Akhir-akhir ini sepertinya sudah banyak masyarakat Indonesia yang meramaikan galeri dan pameran seni. Namun, bisa dibilang kebanyakan datang untuk eksistensi di media sosial. Bagaimana Anda melihat hal ini?
M: Saya sebenarnya memandang ini bukan sesuatu yang buruk. Senang loh rasanya waktu saya datang ke ArtJog dan melihatnya ramai dengan pengunjung yang berselfie. Beberapa mungkin ada yang melihat ini sebagai sebuah hal yang tidak baik, karena orang datang hanya untuk foto-foto. Tapi, saya malah melihat ini sebagai sebuah permulaan yang baik, untuk masyarakat bisa lebih aktif lagi mengunjungi pameran. Kan semakin sering orang datang ke pameran, pada akhirnya akan memperbanyak referensi. Ini kemudian membuat mereka semakin terbuka untuk bentuk kesenian lainnya.

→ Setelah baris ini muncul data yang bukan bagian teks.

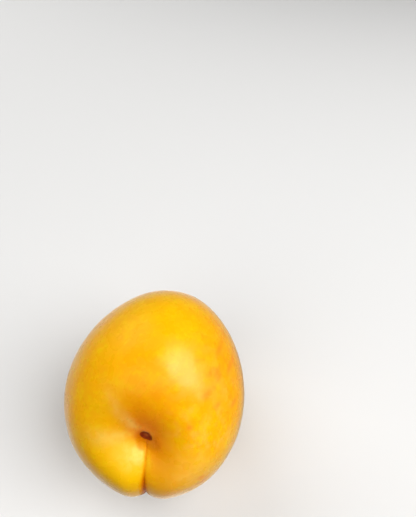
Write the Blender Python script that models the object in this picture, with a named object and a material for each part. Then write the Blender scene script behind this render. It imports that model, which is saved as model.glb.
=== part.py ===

Dan, itu tadi tiap generasi kan memang punya cara tersendiri dalam berkesenian. Tidak cuma dari senimannya saja, tapi juga dari audiensnya juga. Mungkin memang ini adalah cara generasi yang sekarang untuk mengapresiasi seni. Tidak masalah menurut saya sih. Karena, sekarang memang seperti itu zamannya. Media sosial tidak bisa terpisahkan dari kehidupan sehari-hari generasi saat ini. Dan seniman juga harus memanfaatkan ini.
Kalau menurut Anda, selain menjadi sebuah jembatan, apakah seni memiliki peran untuk mengubah masyarakat?
M: Mungkin tidak secara literal. Kalau mengatakan seni bisa mengubah masyarakat, rasanya terlampau muluk juga [tertawa]. Tapi, yang jelas seni bisa mengangkat sebuah perspektif yang mungkin tidak bisa diungkapkan lewat medium lain. Seni bisa mengangkat dan menyampaikan hal-hal yang terkadang “terlewat” dan membangun tata kritis, dan membuka pertanyaan. Jadi, memang ada lapisan-lapisan yang memang hanya bisa diangkat melalui artistik dari seni. Kesenian salah satu cara untuk membuka ruang diskusi itu tadi. Tapi, untuk mengatakan seni bisa mengubah masyarakat secara langsung, saya lebih melihat seperti seni memperkaya kehidupan kita dan bisa memberi lebih banyak perseptif tentang kehidupan kita sendiri.
Peran seni mungkin lebih kepada menyampaikan hal-hal yang sering kali tidak disadari oleh masyarakat. Soal apakah seni pada akhirnya mampu mengubah masyarakat atau tidak, itu akan kembali ke masyarakat itu sendiri.